Actually I've heard that they're supposed to be more resilient than jet engines, because they don't have all those tiny little rapidly-spinning compressor blades. The compression is accomplished just from the pressure of the incoming air, the shape of the scramjet, and the combustion of the fuel (and doesnt it combust due to the high pressure / hence heat?)
I dunno. I've not looked into them for a while now and I'm not an experimental-propulsion-systems-making-dude, so I may be a bit off, but it's my understanding that ram and scramjets should be less vulnerable to ducks.
... still waiting for this free-as-in-beer free beer I keep hearing about.
phssssssssssssssst Mach 6, I go Mach Nipple everywhere I go, that's why I have inverted nipples.
Yes, but the problem with sats is that everyone knows when they go by. A fast plane is not predictable. Mach five with stealth, even minimal stealth, will be in and out before the enemy can do anything.
If hit just the right way, I think it will result in a duck being flung into space.

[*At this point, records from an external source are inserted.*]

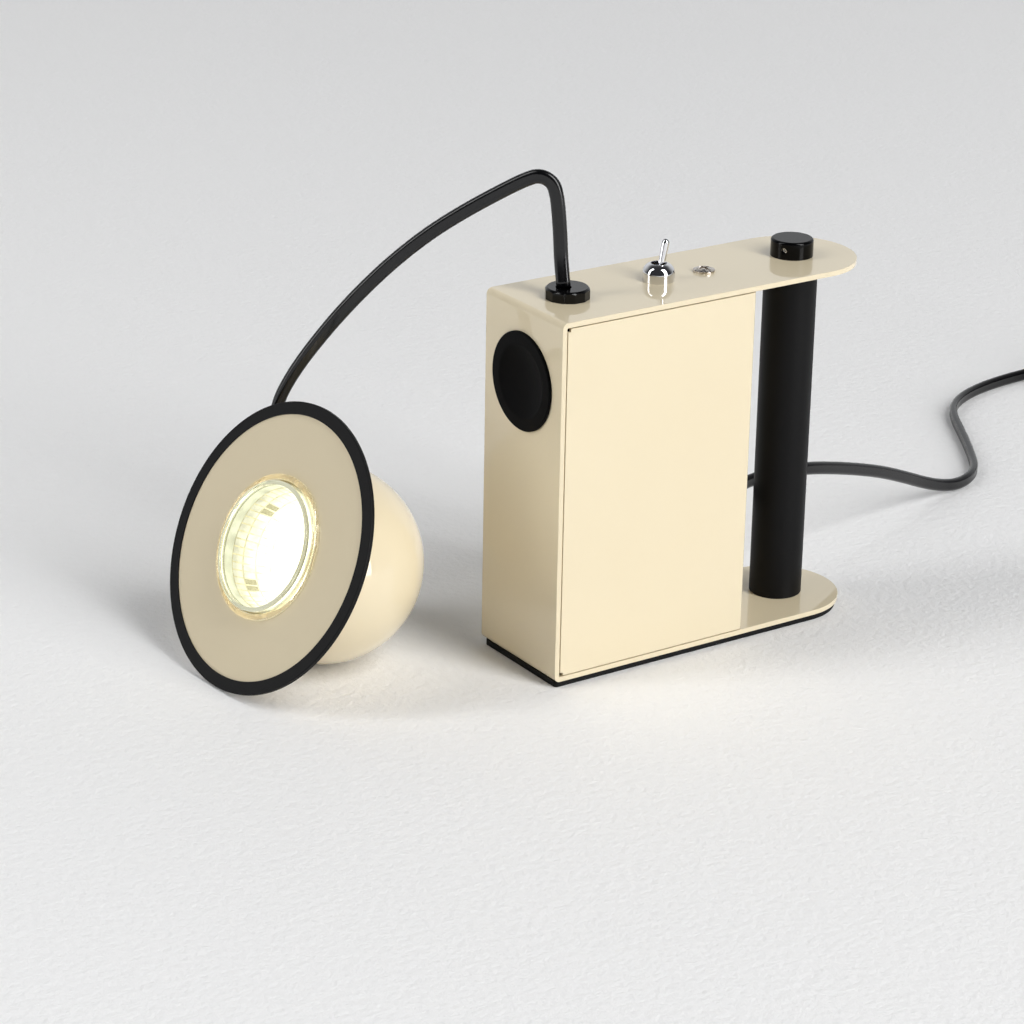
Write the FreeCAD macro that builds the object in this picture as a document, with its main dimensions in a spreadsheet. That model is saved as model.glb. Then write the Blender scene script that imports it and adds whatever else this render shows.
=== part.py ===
import FreeCAD, Part
import math
import os
import re
import Sketcher
from FreeCAD import Placement, Rotation, Vector

# Tabletop searchlight lamp, millimetres.
# +X runs along the body from the front plate to the carrying handle, +Z is up, and the origin is
# the centre of the underside of the rubber base pad. The ball-shaped head lies on the table in
# front of the body, on its rim and its shell, and its lead arches over from the top plate.

doc = FreeCAD.newDocument("searchlight_lamp")
sizes = doc.addObject("Spreadsheet::Sheet", "Sizes")

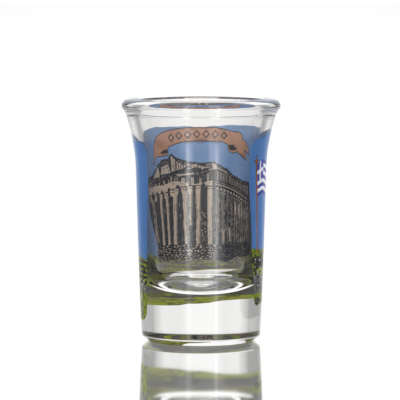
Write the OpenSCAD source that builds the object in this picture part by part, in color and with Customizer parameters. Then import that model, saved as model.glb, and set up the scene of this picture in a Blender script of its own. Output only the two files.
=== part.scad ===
// Souvenir shot glass: one pressed glass tumbler with a thick solid base, a round-bottomed
// bowl and a flared, beaded rim. A wrap-round picture of a ruined temple is fired on the
// outside, printed as one thin film per ink colour, with a clear window left at the front.
//
// Frame: millimetres, +Z up, origin at the centre of the foot ring. The clear window faces
// -Y, so the middle of the picture is on +Y.

/* [Glass] */
// Height over everything
glass_h = 60.4; // [55:0.1:70]
// Outside diameter over the rim bead
rim_d = 39.5; // [38:0.25:42]
// Outside diameter of the body just above the heel
foot_d = 29.2; // [27:0.2:31]
// Outside diameter of the body below the flare
body_d = 32.2; // [31:0.2:34]
// Inside diameter of the bowl below the flare
bore_d = 27.3; // [25:0.1:28]
// Solid glass under the middle of the bowl
base_t = 12.2; // [8:0.2:16]
// Depth of the hollow under the foot
punt_depth = 0.8; // [0.3:0.1:1.2]

/* [Print] */
// Thickness of one fired ink film
ink_t = 0.08; // [0.06:0.01:0.15]
// Height of the lower edge of the picture, where its plane meets the axis
print_low = 7.9; // [6:0.1:10]
// Height of the upper edge of the picture, where its plane meets the axis
print_high = 52; // [46:0.2:53]
// Angle that the picture covers to the left of its middle, at the waist
print_left = 133; // [110:1:140]
// Angle that the picture covers to the right of its middle, at the waist
print_right = 126; // [110:1:140]
// Height where the sky meets the ground
horizon = 21; // [18:0.5:26]

/* [Temple] */
// Columns along the front, to the right of the near corner
front_columns = 8; // [4:1:9]
// Columns along the side, to the left of the near corner
side_columns = 9; // [4:1:9]
// Height of the top step, where the columns stand
step_top = 22.8; // [19:0.2:24]

/* [Hidden] */
$fn = 96;

// Outer wall: a taper from the heel to the waist, then a parabolic flare to the neck
heel_h = 1.5;            // height of the bevel round the heel
heel_in = 1.62;          // how far the bevel comes in
waist_z = 40;            // height at which the body has body_d
flare_z = 43;            // start of the flare
neck_z = 56.75;          // top of the flare, under the bead
flare_out = 2.22;        // growth of the outer radius over the flare
taper_power = 0.75;      // 1 is a straight cone
// Inner wall
bore_draft = 0.026;      // growth of the bore radius per mm of height
flare_in = 1.6;          // growth of the bore radius over the flare
bowl_h = 11.5;           // height of the rounded bottom of the bowl
bowl_square = 0.75;      // 1 is an ellipse, less is squarer
// Rim: a round bead outside, tighter below its widest point, and a small rounding inside
bead_r = 1.7;
bead_low_r = 0.9;
bead_start = -50;        // direction in which the bead leaves the flare
lip_r = 0.7;
outer_bead = [rim_d / 2 - bead_r, glass_h - 2.0];
low_bead = [rim_d / 2 - bead_low_r, outer_bead.y];
top_bead = [outer_bead.x - 1.54, glass_h - lip_r];
// Foot
foot_ring_r = foot_d / 2 - heel_in;
punt_r = foot_ring_r - 1;
outer_step = 2.5;        // height of one band of the outer wall

function square_of(x) = x * x;
function flare(z) = square_of(max(0, z - flare_z) / (neck_z - flare_z));
function outer_r(z) = foot_d / 2 + (body_d - foot_d) / 2 * pow(z / waist_z, taper_power)
    + flare_out * flare(z);
function bore_r(z) = bore_d / 2 + bore_draft * (z - waist_z) + flare_in * flare(z);
function bowl_z(a) = base_t + bowl_h * (1 - pow(sin(a), bowl_square));
function arc(centre, r, from, to, steps) =
    [for (i = [0:steps]) let (a = from + (to - from) * i / steps)
        centre + r * [cos(a), sin(a)]];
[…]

Hey, Ridley, ya got any Beeman's?
Yes, but the problem with sats is that everyone knows when they go by. A fast plane is not predictable. Mach five with stealth, even minimal stealth, will be in and out before the enemy can do anything.
And miss most things of any tactical value in that time. There is a place for fast places, in strategic recon, which happens to be a lot harder to hide from satellites. We are going toward slower (I prefer the term lumbering) platforms with awesome endurance for tactical recon, staring is better than glimpsing in that case.
-- toolie
Many Google Maps pictures are from small airplane photography.
The Falcon is a DARPA vehicle that looks a lot more practical.
Think of how stupid the average person is, and realize half of them are stupider than that.
On the other hand, achieving scramjet combustion seems to be extremely difficult. It could be that duck ingestion stops the combustion process and then you have to attempt re-ignition in a nose-dive or something.
If you deliver bombs instead of passengers, the overhead is lower.